EXERCISE REQUIREMENTS =>
List each line of the data that holds the string "handed", please.

*-*-*

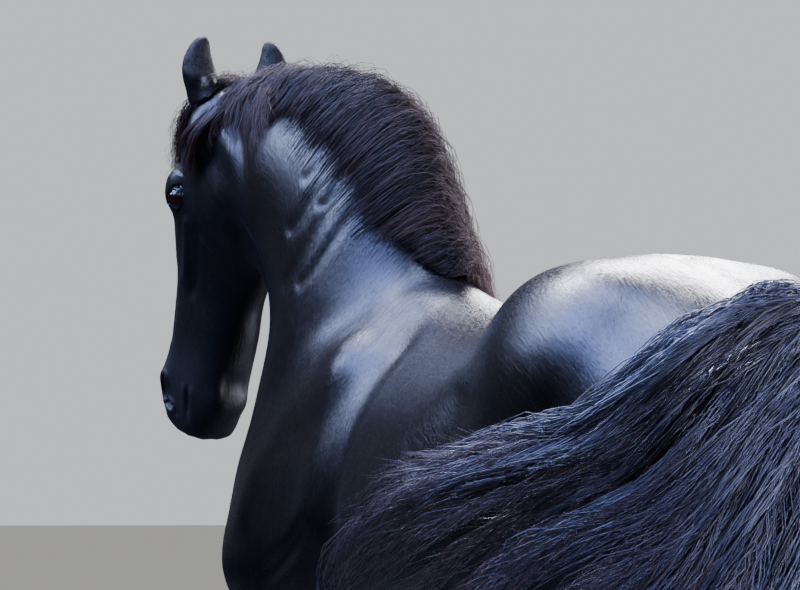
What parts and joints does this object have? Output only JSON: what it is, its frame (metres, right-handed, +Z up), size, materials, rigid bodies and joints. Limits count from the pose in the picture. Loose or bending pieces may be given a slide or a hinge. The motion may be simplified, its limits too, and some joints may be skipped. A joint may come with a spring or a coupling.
{
  "type": "horse",
  "caption": "Still life-size black horse standing square, neck arched and turned to its left, long wavy mane, feathered legs and tail swung to the left.",
  "frame": {"origin": "on the floor, under the middle of the whole model's box", "axes": "+Z up; the horse faces -Y; its left side is +X"},
  "size_m": [0.9318, 2.0904, 2.068],
  "materials": {
    "coat": "short glossy black hair",
    "long_hair": "long wavy black hair, browner towards the tips",
    "eye": "wet, glossy, very dark brown",
    "horn": "dark grey horn, slightly polished"
  },
  "bodies": {
    "root": {"ear_left": "coat", "ear_right": "coat", "eye_left": "eye", "eye_right": "eye", "feather_fore_left": "long_hair", "feather_fore_right": "long_hair", "feather_hind_left": "long_hair", "feather_hind_right": "long_hair", "fore_leg_left": "coat", "fore_leg_right": "coat", "forelock": "long_hair", "head": "coat", "hind_leg_left": "coat", "hind_leg_right": "coat", "hoof_fore_left": "horn", "hoof_fore_right": "horn", "hoof_hind_left": "horn", "hoof_hind_right": "horn", "mane": "long_hair", "neck": "coat", "tail": "long_hair", "trunk_barrel": "coat", "trunk_fore": "coat", "trunk_hind": "coat"}
  },
  "joints": []
}
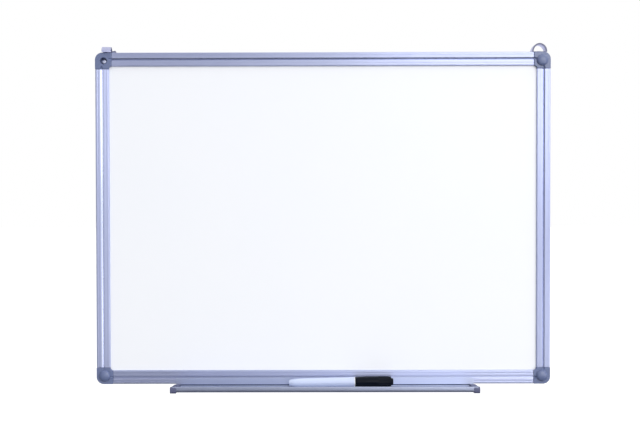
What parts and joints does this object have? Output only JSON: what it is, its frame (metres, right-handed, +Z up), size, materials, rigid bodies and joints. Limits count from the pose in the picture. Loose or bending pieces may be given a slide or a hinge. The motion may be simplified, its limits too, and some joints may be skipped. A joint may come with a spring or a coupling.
{
  "type": "whiteboard",
  "caption": "Wall whiteboard in an aluminium frame with moulded corners, swivel hanger loops, a slide-on pen tray and a capped marker.",
  "frame": {"origin": "on the back face of the top rail, half way along it, where the board bears on the wall", "axes": "+X to the reader's right, -Y out of the writing face towards the reader, +Y into the wall, +Z up"},
  "size_m": [0.6, 0.0579, 0.4542],
  "materials": {
    "enamel": "glossy white enamel on steel sheet",
    "fibreboard": "raw pressed fibre",
    "backing_steel": "matte galvanised",
    "anodised_rail": "satin silver anodised extrusion",
    "anodised_tray": "satin silver anodised extrusion",
    "corner_plastic": "satin blue-grey moulding",
    "key_plastic": "matte dark moulding",
    "zinc": "bright zinc plate",
    "loop_steel": "nickel-plated strip",
    "pad_plastic": "matte grey moulding",
    "tray_end_plastic": "satin dark grey-blue moulding",
    "barrel_plastic": "glossy pale moulding",
    "holder_plastic": "matte white moulding",
    "felt": "ink-soaked fibre tip",
    "fibre": "ink-soaked fibre",
    "cap_plastic": "semi-gloss black moulding"
  },
  "bodies": {
    "board": {"writing_sheet": "enamel", "core_board": "fibreboard", "backing_sheet": "backing_steel", "rail_top": "anodised_rail", "rail_bottom": "anodised_rail", "rail_left": "anodised_rail", "rail_right": "anodised_rail", "corner_cap_top_left": "corner_plastic", "corner_cap_top_right": "corner_plastic", "corner_cap_bottom_left": "corner_plastic", "corner_cap_bottom_right": "corner_plastic", "corner_key_top_left": "key_plastic", "corner_key_top_right": "key_plastic", "corner_key_bottom_left": "key_plastic", "corner_key_bottom_right": "key_plastic", "corner_screw_top_left": "zinc", "corner_screw_top_right": "zinc", "corner_screw_bottom_left": "zinc", "corner_screw_bottom_right": "zinc", "hanger_rivet_left": "zinc", "hanger_rivet_right": "zinc"},
    "plug_top_right": {"cover_plug_top_right": "corner_plastic"},
    "plug_bottom_left": {"cover_plug_bottom_left": "corner_plastic"},
    "plug_bottom_right": {"cover_plug_bottom_right": "corner_plastic"},
    "left_loop": {"hanger_loop_left": "loop_steel", "hanger_pad_left": "pad_plastic"},
    "right_loop": {"hanger_loop_right": "loop_steel", "hanger_pad_right": "pad_plastic"},
    "tray": {"pen_tray": "anodised_tray", "tray_end_left": "tray_end_plastic", "tray_end_right": "tray_end_plastic"},
    "marker": {"marker_barrel": "barrel_plastic", "marker_tail_plug": "barrel_plastic", "marker_nib_holder": "holder_plastic", "marker_nib": "felt", "marker_ink_reservoir": "fibre"},
    "marker_cover": {"marker_cap": "cap_plastic"}
  },
  "joints": [
    {"name": "left_loop_swivel", "type": "hinge", "parent": "board", "child": "left_loop", "pos_m": [-0.2858, -0.0128, 0.00735], "axis": [0, 0, 1], "continuous": true},
    {"name": "right_loop_swivel", "type": "hinge", "parent": "board", "child": "right_loop", "pos_m": [0.2858, -0.0128, 0.00735], "axis": [0, 0, 1], "continuous": true},
    {"name": "plug_top_right_pull", "type": "slide", "parent": "board", "child": "plug_top_right", "axis": [0, -1, 0], "range_m": [0, 0.012]},
    {"name": "plug_bottom_left_pull", "type": "slide", "parent": "board", "child": "plug_bottom_left", "axis": [0, -1, 0], "range_m": [0, 0.012]},
    {"name": "plug_bottom_right_pull", "type": "slide", "parent": "board", "child": "plug_bottom_right", "axis": [0, -1, 0], "range_m": [0, 0.012]},
    {"name": "tray_slide", "type": "slide", "parent": "board", "child": "tray", "axis": [1, 0, 0], "range_m": [-0.0815, 0.076]},
    {"name": "marker_lift", "type": "slide", "parent": "tray", "child": "marker", "axis": [0, 0, 1], "range_m": [0, 0.06]},
    {"name": "marker_cap_pull", "type": "slide", "parent": "marker", "child": "marker_cover", "axis": [0.9999, 0, 0.0132], "range_m": [0, 0.04]}
  ]
}
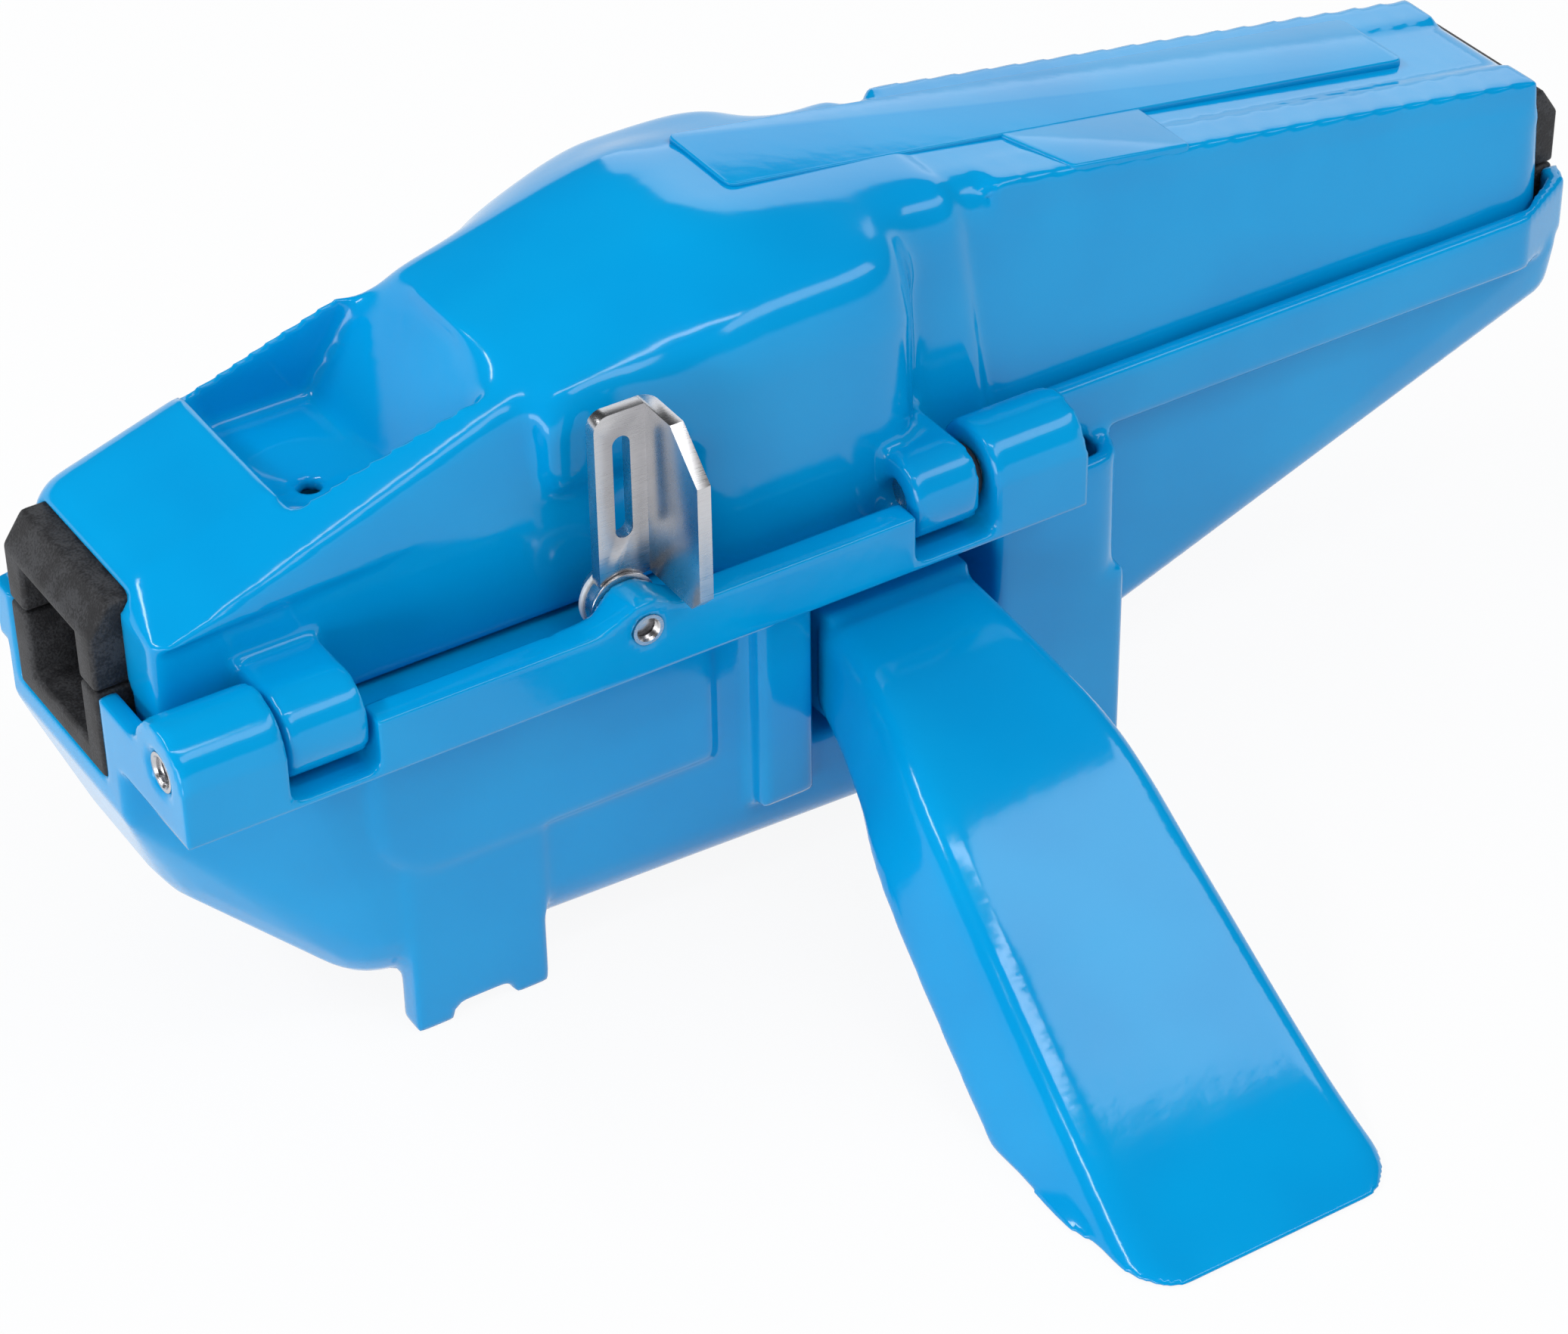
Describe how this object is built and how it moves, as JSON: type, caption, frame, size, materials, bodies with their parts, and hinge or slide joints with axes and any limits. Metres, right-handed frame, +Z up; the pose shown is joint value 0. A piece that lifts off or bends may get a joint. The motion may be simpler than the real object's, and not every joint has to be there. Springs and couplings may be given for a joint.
{
  "type": "bike chain cleaner",
  "caption": "Cast bench-grade bicycle chain scrubber with a hinged lid, swinging latch lever, pistol grip, chain guides, brush wheels and sponges.",
  "frame": {"origin": "middle of the chain's path, half way between the two guides' outer faces and at the height of the hinge axis", "axes": "+X along the chain towards the narrow rear end, -Y towards the grip and hinge side, +Z up through the lid"},
  "size_m": [0.238, 0.1585, 0.0979],
  "materials": {
    "paint_blue": "gloss",
    "steel": "satin",
    "black_nylon": "matte",
    "white_nylon": "satin",
    "bristle": "matte",
    "foam": "matte",
    "seal_rubber": "matte",
    "screw_steel": "satin",
    "magnet_steel": "satin"
  },
  "bodies": {
    "casing": {"base": "paint_blue", "handle": "paint_blue", "handle_screws": "screw_steel", "hinge_pin_front": "steel", "hinge_pin_rear": "steel", "hinge_ring": "seal_rubber", "latch_screw": "steel", "latch_steel_washer": "steel", "latch_nylon_washer": "white_nylon", "front_guide_lower": "black_nylon", "rear_guide_lower": "black_nylon", "front_lower_axle": "steel", "rear_lower_axle": "steel", "near_side_axle": "steel", "far_side_axle": "steel", "lower_sponge": "foam", "magnet": "magnet_steel"},
    "cover": {"lid": "paint_blue", "front_guide_upper": "black_nylon", "rear_guide_upper": "black_nylon", "front_upper_axle": "steel", "rear_upper_axle": "steel", "upper_sponge": "foam"},
    "lever": {"latch_lever": "steel"},
    "front_lower_wheel": {"front_lower_brush": "bristle"},
    "rear_lower_wheel": {"rear_lower_brush": "bristle"},
    "front_upper_wheel": {"front_upper_brush": "bristle"},
    "rear_upper_wheel": {"rear_upper_brush": "bristle"},
    "near_side_wheel": {"near_side_brush": "bristle"},
    "far_side_wheel": {"far_side_brush": "bristle"}
  },
  "joints": [
    {"name": "lid_hinge", "type": "hinge", "parent": "casing", "child": "cover", "pos_m": [0, -0.0304, 0], "axis": [1, 0, 0], "range_deg": [0, 30]},
    {"name": "latch_pivot", "type": "hinge", "parent": "casing", "child": "lever", "pos_m": [-0.0525, -0.0296, -0.0006], "axis": [0, -1, 0], "range_deg": [0, 90]},
    {"name": "front_lower_spin", "type": "hinge", "parent": "casing", "child": "front_lower_wheel", "pos_m": [-0.048, 0, -0.0185], "axis": [0, 1, 0], "continuous": true},
    {"name": "rear_lower_spin", "type": "hinge", "parent": "casing", "child": "rear_lower_wheel", "pos_m": [0.012, 0, -0.0185], "axis": [0, 1, 0], "continuous": true},
    {"name": "front_upper_spin", "type": "hinge", "parent": "cover", "child": "front_upper_wheel", "pos_m": [-0.048, 0, 0.015], "axis": [0, 1, 0], "continuous": true},
    {"name": "rear_upper_spin", "type": "hinge", "parent": "cover", "child": "rear_upper_wheel", "pos_m": [0.012, 0, 0.015], "axis": [0, 1, 0], "continuous": true},
    {"name": "near_side_spin", "type": "hinge", "parent": "casing", "child": "near_side_wheel", "pos_m": [-0.021, -0.0133, 0], "axis": [0, 0, 1], "continuous": true},
    {"name": "far_side_spin", "type": "hinge", "parent": "casing", "child": "far_side_wheel", "pos_m": [-0.021, 0.0133, 0], "axis": [0, 0, 1], "continuous": true}
  ],
  "couplings": [
    {"joint": "latch_pivot", "follows": "lid_hinge", "ratio": 3}
  ]
}
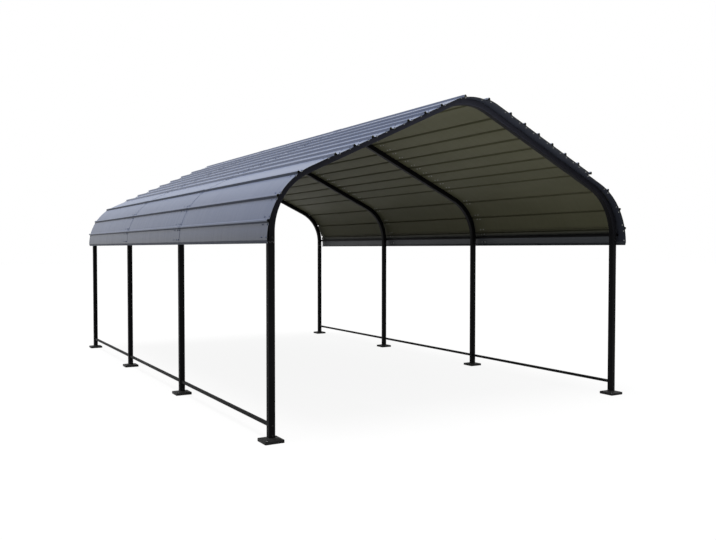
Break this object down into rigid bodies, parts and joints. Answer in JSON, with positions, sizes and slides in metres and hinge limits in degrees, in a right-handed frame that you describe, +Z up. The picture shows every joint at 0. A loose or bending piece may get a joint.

*-*-*

REPLY TO THE TASK =>
What parts and joints does this object have? Output only JSON: what it is, its frame (metres, right-handed, +Z up), size, materials, rigid bodies and joints. Limits count from the pose in the picture. Loose or bending pieces may be given a slide or a hinge. The motion may be simplified, its limits too, and some joints may be skipped. A joint may come with a spring or a coupling.
What parts and joints does this object have? Output only JSON: what it is, its frame (metres, right-handed, +Z up), size, materials, rigid bodies and joints. Limits count from the pose in the picture. Loose or bending pieces may be given a slide or a hinge. The motion may be simplified, its limits too, and some joints may be skipped. A joint may come with a spring or a coupling.
Describe how this object is built and how it moves, as JSON: type, caption, frame, size, materials, bodies with their parts, and hinge or slide joints with axes and any limits. Metres, right-handed frame, +Z up; the pose shown is joint value 0. A piece that lifts off or bends may get a joint. The motion may be simpler than the real object's, and not every joint has to be there. Springs and couplings may be given for a joint.
Break this object down into rigid bodies, parts and joints. Answer in JSON, with positions, sizes and slides in metres and hinge limits in degrees, in a right-handed frame that you describe, +Z up. The picture shows every joint at 0. A loose or bending piece may get a joint.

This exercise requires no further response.